##### Data section #####
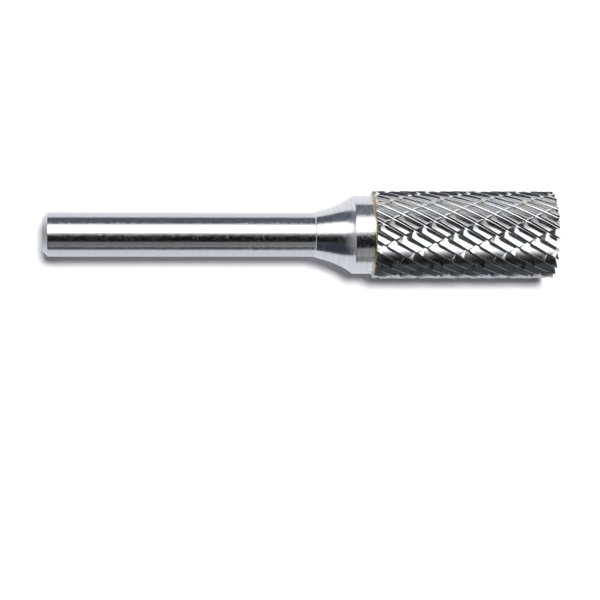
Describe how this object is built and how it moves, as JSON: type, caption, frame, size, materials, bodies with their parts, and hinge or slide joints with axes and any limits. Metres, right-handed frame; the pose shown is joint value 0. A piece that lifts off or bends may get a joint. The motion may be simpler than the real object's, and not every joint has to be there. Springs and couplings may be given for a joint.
{
  "type": "carbide burr",
  "caption": "Cylindrical rotary burr: a double-cut, end-cut carbide head brazed to the flared collar of a plain round steel shank.",
  "frame": {"origin": "centre of the end-cut face of the head, on the burr's axis, which is the face the burr stands on", "axes": "+Z along the axis, from the end-cut face to the free end of the shank; the tool turns clockwise seen from the shank"},
  "size_m": [0.012, 0.012, 0.07],
  "materials": {
    "carbide": "satin",
    "steel": "polished",
    "braze": "satin"
  },
  "bodies": {
    "root": {"cutting_head": "carbide", "braze_joint": "braze", "shank": "steel"}
  },
  "joints": []
}
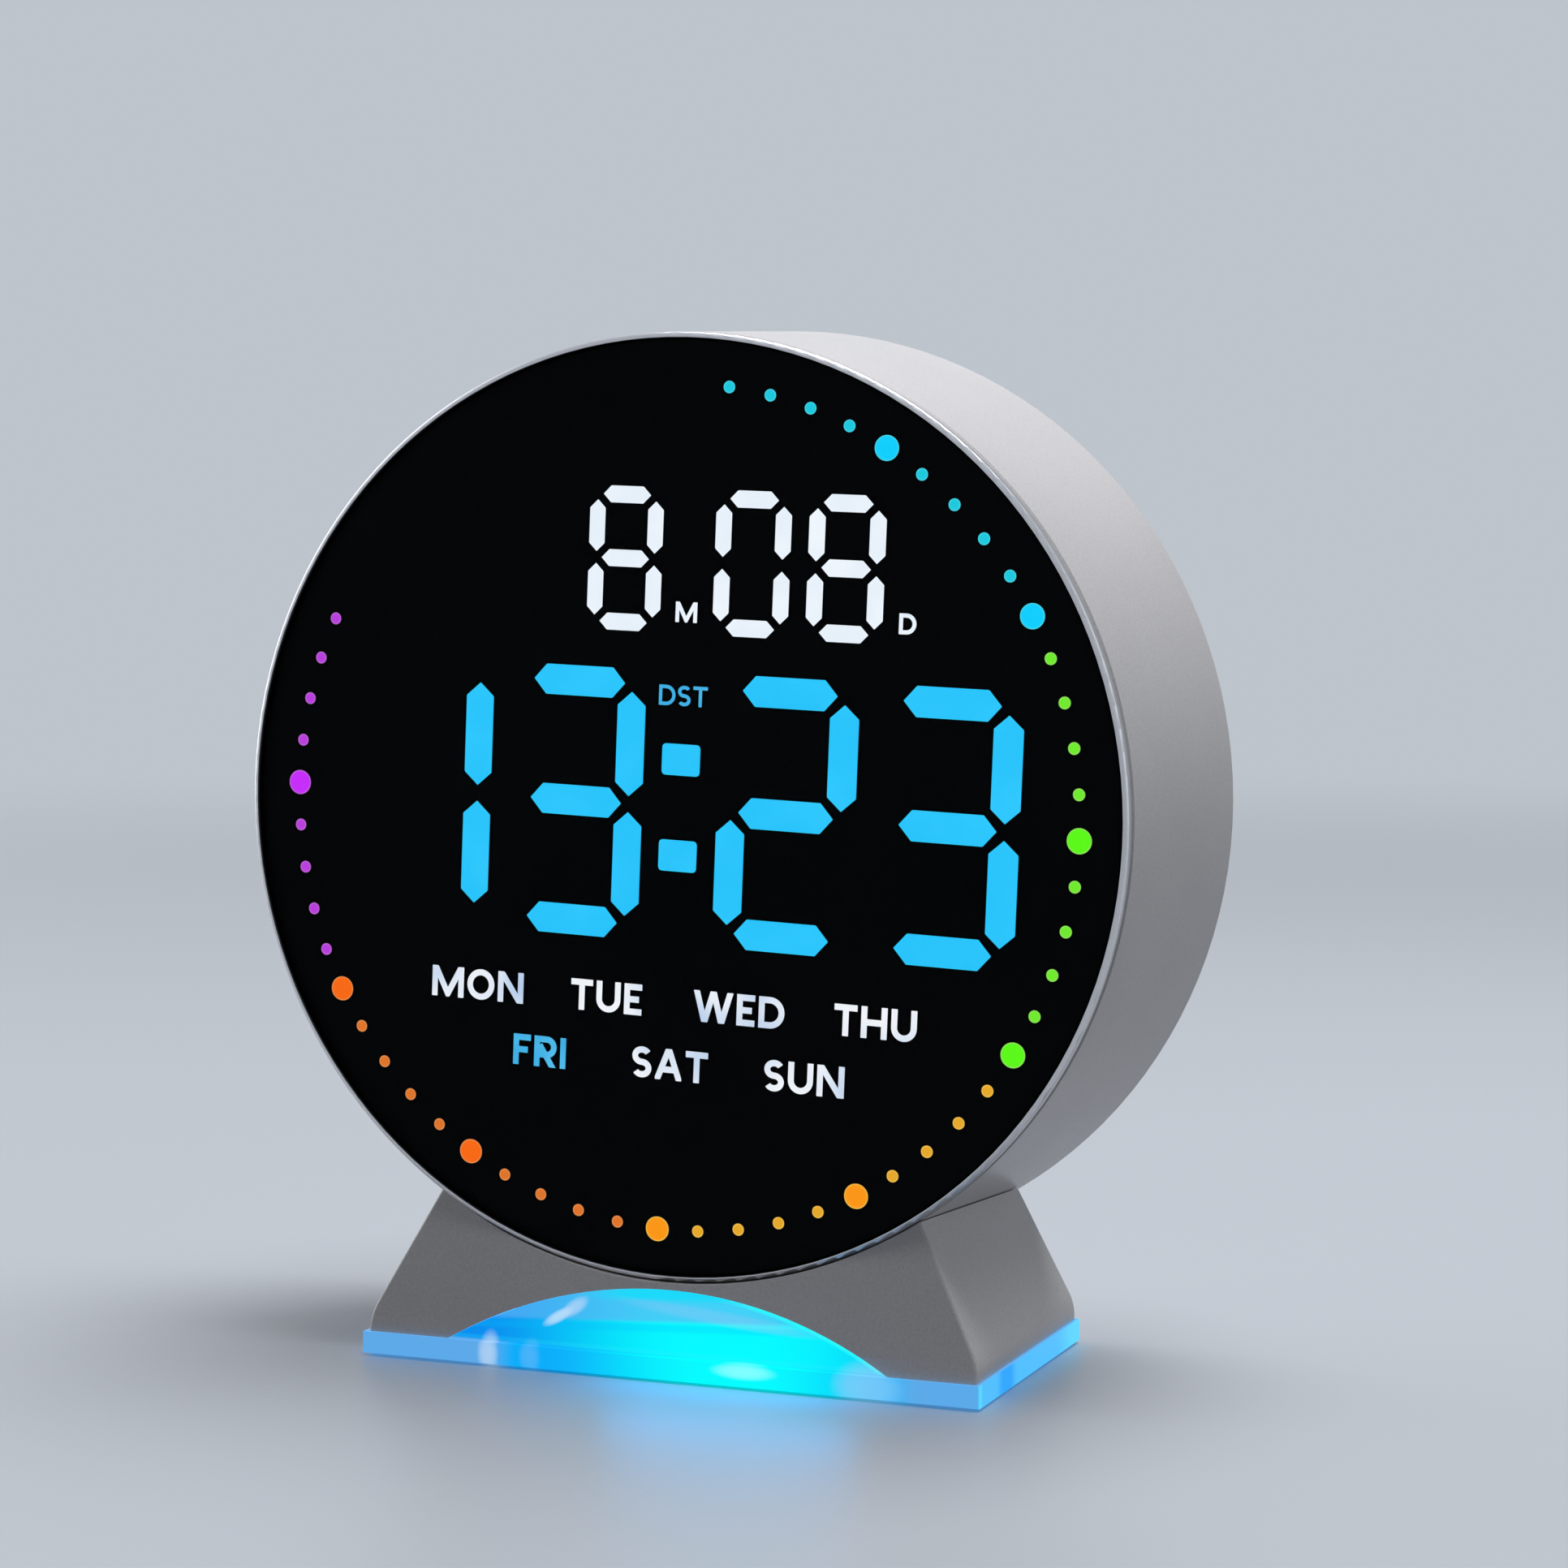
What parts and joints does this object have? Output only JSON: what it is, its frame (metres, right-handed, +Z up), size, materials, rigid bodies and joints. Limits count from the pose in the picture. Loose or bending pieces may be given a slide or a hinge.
#####
**Written exercise:** Write out the records above again, keeping each one identical to the original.

**The answer:**
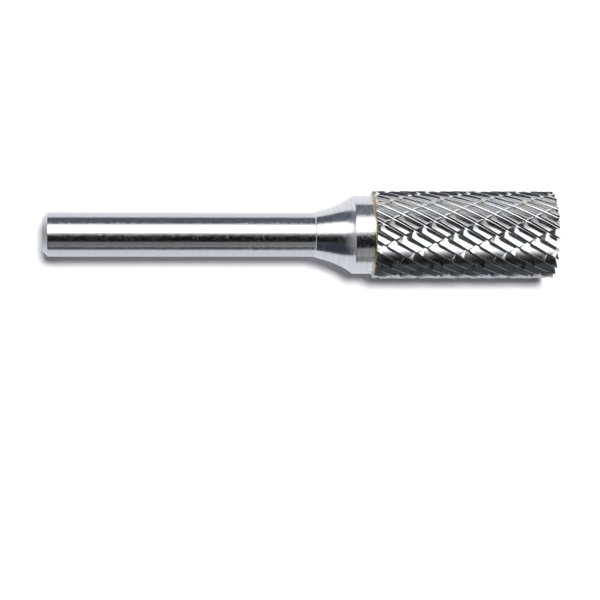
Describe how this object is built and how it moves, as JSON: type, caption, frame, size, materials, bodies with their parts, and hinge or slide joints with axes and any limits. Metres, right-handed frame; the pose shown is joint value 0. A piece that lifts off or bends may get a joint. The motion may be simpler than the real object's, and not every joint has to be there. Springs and couplings may be given for a joint.
{
  "type": "carbide burr",
  "caption": "Cylindrical rotary burr: a double-cut, end-cut carbide head brazed to the flared collar of a plain round steel shank.",
  "frame": {"origin": "centre of the end-cut face of the head, on the burr's axis, which is the face the burr stands on", "axes": "+Z along the axis, from the end-cut face to the free end of the shank; the tool turns clockwise seen from the shank"},
  "size_m": [0.012, 0.012, 0.07],
  "materials": {
    "carbide": "satin",
    "steel": "polished",
    "braze": "satin"
  },
  "bodies": {
    "root": {"cutting_head": "carbide", "braze_joint": "braze", "shank": "steel"}
  },
  "joints": []
}
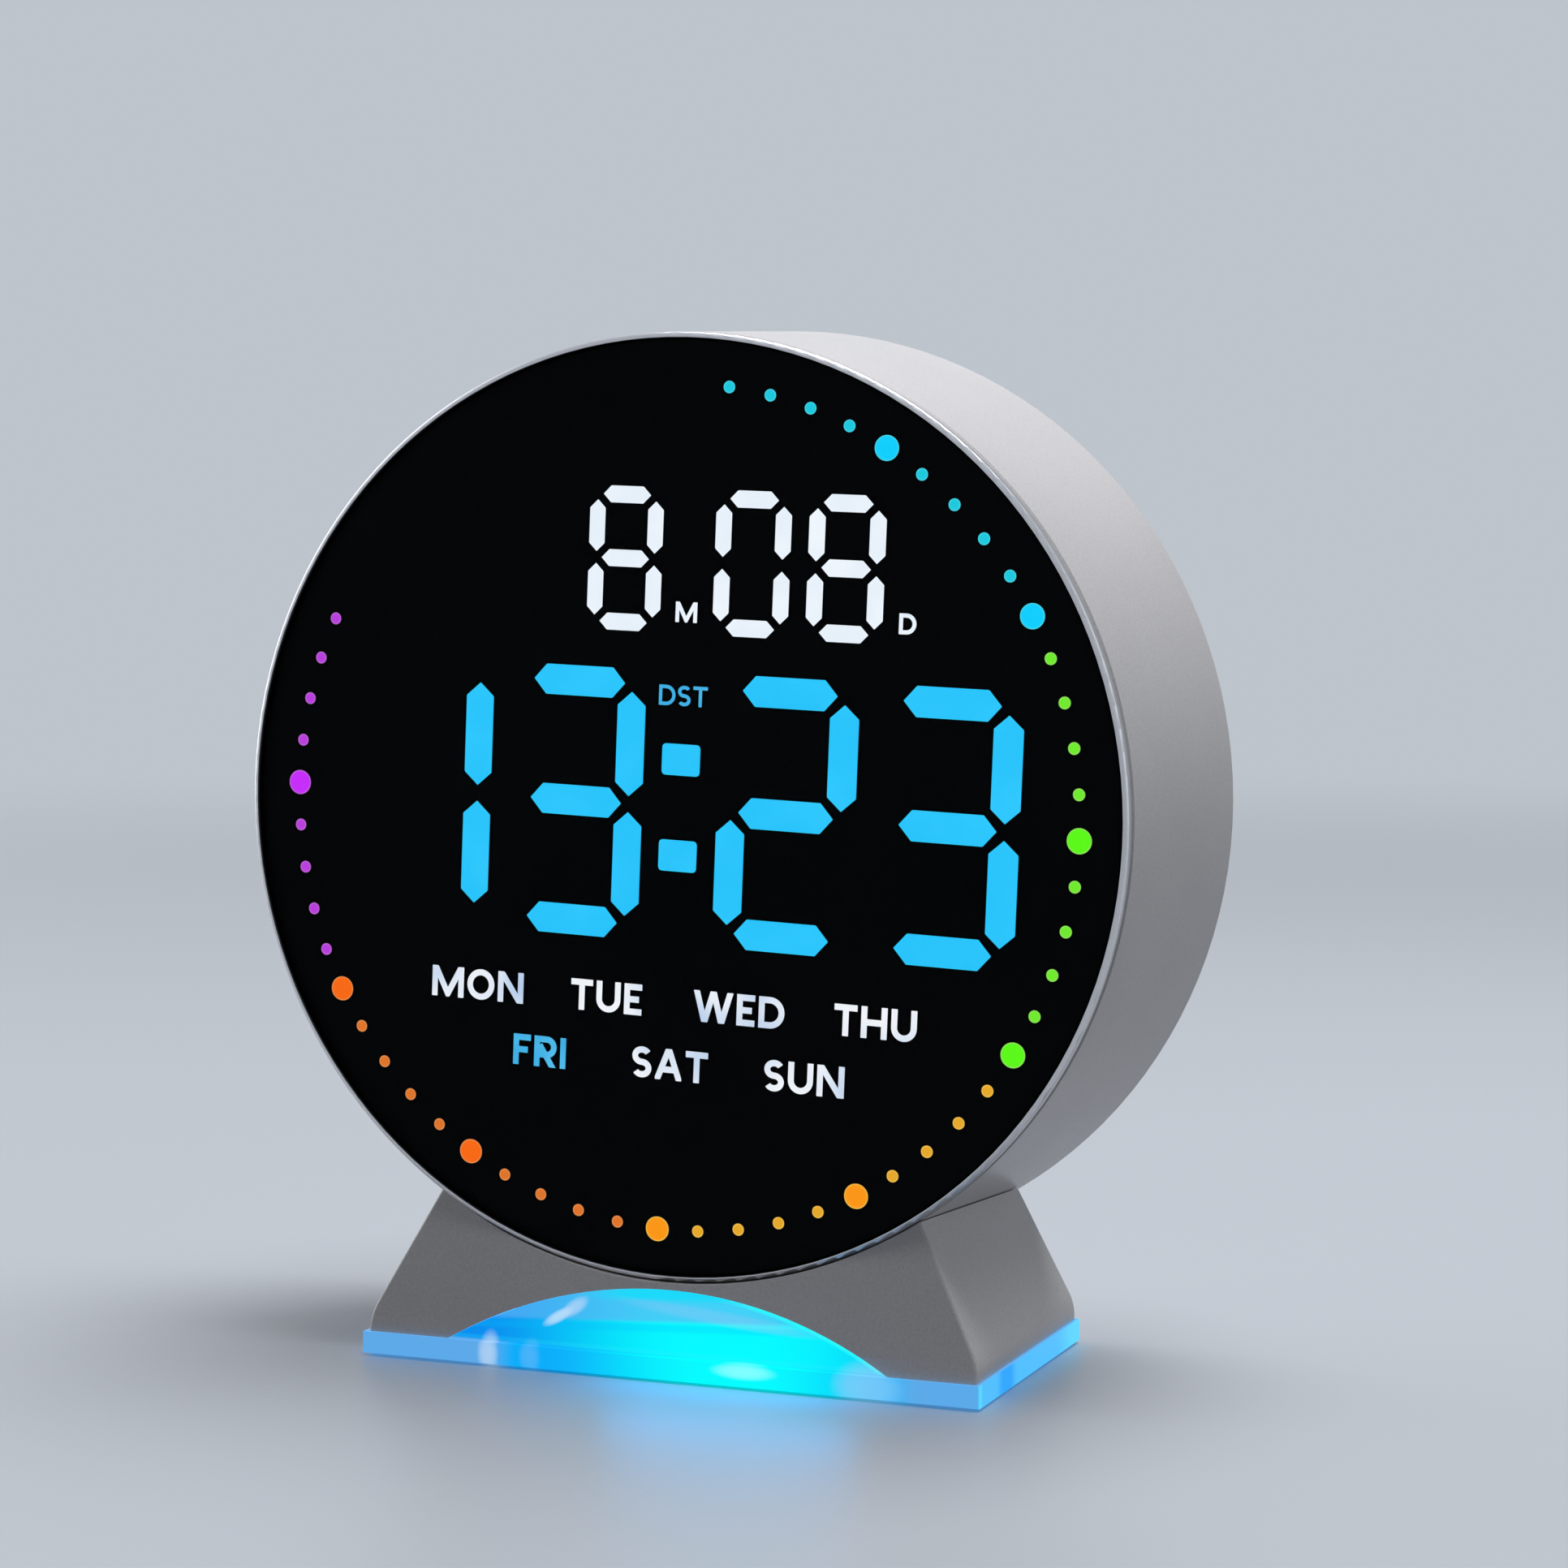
What parts and joints does this object have? Output only JSON: what it is, its frame (metres, right-handed, +Z up), size, materials, rigid bodies and joints. Limits count from the pose in the picture. Loose or bending pieces may be given a slide or a hinge.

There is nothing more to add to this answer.